Problem details
Your task is to copy every line of this material exactly.

## begin Dataset excerpt

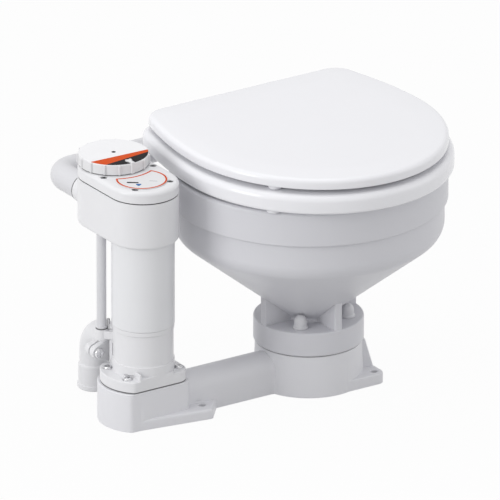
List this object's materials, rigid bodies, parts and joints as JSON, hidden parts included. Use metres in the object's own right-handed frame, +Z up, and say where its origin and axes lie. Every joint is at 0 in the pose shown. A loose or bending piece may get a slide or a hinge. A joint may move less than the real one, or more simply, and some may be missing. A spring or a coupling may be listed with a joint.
{
  "type": "electric marine toilet",
  "caption": "Low marine toilet: a round bowl with seat and lid on a moulded base, beside an upright macerator pump column with a selector knob, rinse pipe and discharge elbow",
  "frame": {"origin": "on the floor, at the middle of the pedestal's flat underside, below the bowl's axis", "axes": "+Z up, -Y towards the front of the seat, pump column at -X"},
  "size_m": [0.4745, 0.4165, 0.341],
  "materials": {
    "glazed_white": "glossy glaze",
    "gloss_white": "gloss",
    "satin_white": "satin",
    "black_rubber": "matte",
    "grey_rubber": "matte",
    "steel": "satin",
    "iron": "matte",
    "ferrite": "matte",
    "copper": "satin"
  },
  "bodies": {
    "frame": {"bowl": "glazed_white", "macerator_housing": "gloss_white", "discharge_elbow": "gloss_white", "seal_carrier": "gloss_white", "motor_casing": "gloss_white", "head_housing": "gloss_white", "head_cover": "gloss_white", "mode_plate": "gloss_white", "inlet_elbow": "gloss_white", "stud_cap_1": "gloss_white", "stud_cap_2": "gloss_white", "stud_cap_3": "gloss_white", "stud_cap_4": "gloss_white", "hinge_post_1": "gloss_white", "hinge_post_2": "gloss_white", "base_casting": "satin_white", "feed_tube": "satin_white", "supply_pipe": "satin_white", "hinge_nut_1": "satin_white", "hinge_nut_2": "satin_white", "pump_gasket": "black_rubber", "joker_valve": "black_rubber", "shaft_seal": "black_rubber", "bowl_gasket": "grey_rubber", "head_gasket": "grey_rubber", "inlet_seal": "grey_rubber", "bowl_stud_1": "steel", "bowl_stud_2": "steel", "bowl_stud_3": "steel", "bowl_stud_4": "steel", "pump_screw_1": "steel", "pump_screw_2": "steel", "pump_screw_3": "steel", "pump_screw_4": "steel", "elbow_screw_1": "steel", "elbow_screw_2": "steel", "cover_screw_1": "steel", "cover_screw_2": "steel", "cover_screw_3": "steel", "cover_screw_4": "steel", "lower_bearing": "steel", "upper_bearing": "steel", "hinge_rod": "steel", "motor_yoke": "iron", "field_magnet_1": "ferrite", "field_magnet_2": "ferrite", "brush_plate": "copper"},
    "seat": {"seat_ring": "gloss_white", "seat_bumper_1": "satin_white", "seat_bumper_2": "satin_white"},
    "lid": {"lid": "gloss_white", "lid_bumper_1": "satin_white", "lid_bumper_2": "satin_white"},
    "selector": {"selector_knob": "gloss_white", "selector_spindle": "satin_white"},
    "rotor": {"armature": "copper", "motor_shaft": "steel", "chopper_blade": "steel", "waste_impeller": "satin_white", "rinse_impeller": "black_rubber"}
  },
  "joints": [
    {"name": "seat_hinge", "type": "hinge", "parent": "frame", "child": "seat", "pos_m": [0, 0.1765, 0.3155], "axis": [-1, 0, 0], "range_deg": [0, 95]},
    {"name": "lid_hinge", "type": "hinge", "parent": "seat", "child": "lid", "pos_m": [0, 0.1765, 0.3155], "axis": [-1, 0, 0], "range_deg": [0, 95]},
    {"name": "selector_turn", "type": "hinge", "parent": "frame", "child": "selector", "pos_m": [-0.242, 0.074, 0.3183], "axis": [0, 0, 1], "range_deg": [-30, 30]},
    {"name": "rotor_spin", "type": "hinge", "parent": "frame", "child": "rotor", "pos_m": [-0.242, 0.007, 0.1278], "axis": [0, 0, 1], "continuous": true}
  ]
}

## end Dataset excerpt

Result for this task
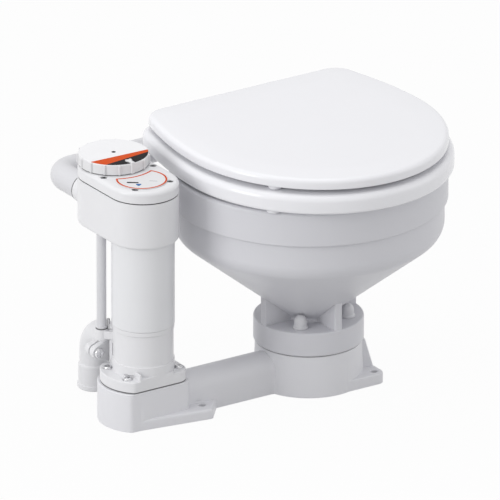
List this object's materials, rigid bodies, parts and joints as JSON, hidden parts included. Use metres in the object's own right-handed frame, +Z up, and say where its origin and axes lie. Every joint is at 0 in the pose shown. A loose or bending piece may get a slide or a hinge. A joint may move less than the real one, or more simply, and some may be missing. A spring or a coupling may be listed with a joint.
{
  "type": "electric marine toilet",
  "caption": "Low marine toilet: a round bowl with seat and lid on a moulded base, beside an upright macerator pump column with a selector knob, rinse pipe and discharge elbow",
  "frame": {"origin": "on the floor, at the middle of the pedestal's flat underside, below the bowl's axis", "axes": "+Z up, -Y towards the front of the seat, pump column at -X"},
  "size_m": [0.4745, 0.4165, 0.341],
  "materials": {
    "glazed_white": "glossy glaze",
    "gloss_white": "gloss",
    "satin_white": "satin",
    "black_rubber": "matte",
    "grey_rubber": "matte",
    "steel": "satin",
    "iron": "matte",
    "ferrite": "matte",
    "copper": "satin"
  },
  "bodies": {
    "frame": {"bowl": "glazed_white", "macerator_housing": "gloss_white", "discharge_elbow": "gloss_white", "seal_carrier": "gloss_white", "motor_casing": "gloss_white", "head_housing": "gloss_white", "head_cover": "gloss_white", "mode_plate": "gloss_white", "inlet_elbow": "gloss_white", "stud_cap_1": "gloss_white", "stud_cap_2": "gloss_white", "stud_cap_3": "gloss_white", "stud_cap_4": "gloss_white", "hinge_post_1": "gloss_white", "hinge_post_2": "gloss_white", "base_casting": "satin_white", "feed_tube": "satin_white", "supply_pipe": "satin_white", "hinge_nut_1": "satin_white", "hinge_nut_2": "satin_white", "pump_gasket": "black_rubber", "joker_valve": "black_rubber", "shaft_seal": "black_rubber", "bowl_gasket": "grey_rubber", "head_gasket": "grey_rubber", "inlet_seal": "grey_rubber", "bowl_stud_1": "steel", "bowl_stud_2": "steel", "bowl_stud_3": "steel", "bowl_stud_4": "steel", "pump_screw_1": "steel", "pump_screw_2": "steel", "pump_screw_3": "steel", "pump_screw_4": "steel", "elbow_screw_1": "steel", "elbow_screw_2": "steel", "cover_screw_1": "steel", "cover_screw_2": "steel", "cover_screw_3": "steel", "cover_screw_4": "steel", "lower_bearing": "steel", "upper_bearing": "steel", "hinge_rod": "steel", "motor_yoke": "iron", "field_magnet_1": "ferrite", "field_magnet_2": "ferrite", "brush_plate": "copper"},
    "seat": {"seat_ring": "gloss_white", "seat_bumper_1": "satin_white", "seat_bumper_2": "satin_white"},
    "lid": {"lid": "gloss_white", "lid_bumper_1": "satin_white", "lid_bumper_2": "satin_white"},
    "selector": {"selector_knob": "gloss_white", "selector_spindle": "satin_white"},
    "rotor": {"armature": "copper", "motor_shaft": "steel", "chopper_blade": "steel", "waste_impeller": "satin_white", "rinse_impeller": "black_rubber"}
  },
  "joints": [
    {"name": "seat_hinge", "type": "hinge", "parent": "frame", "child": "seat", "pos_m": [0, 0.1765, 0.3155], "axis": [-1, 0, 0], "range_deg": [0, 95]},
    {"name": "lid_hinge", "type": "hinge", "parent": "seat", "child": "lid", "pos_m": [0, 0.1765, 0.3155], "axis": [-1, 0, 0], "range_deg": [0, 95]},
    {"name": "selector_turn", "type": "hinge", "parent": "frame", "child": "selector", "pos_m": [-0.242, 0.074, 0.3183], "axis": [0, 0, 1], "range_deg": [-30, 30]},
    {"name": "rotor_spin", "type": "hinge", "parent": "frame", "child": "rotor", "pos_m": [-0.242, 0.007, 0.1278], "axis": [0, 0, 1], "continuous": true}
  ]
}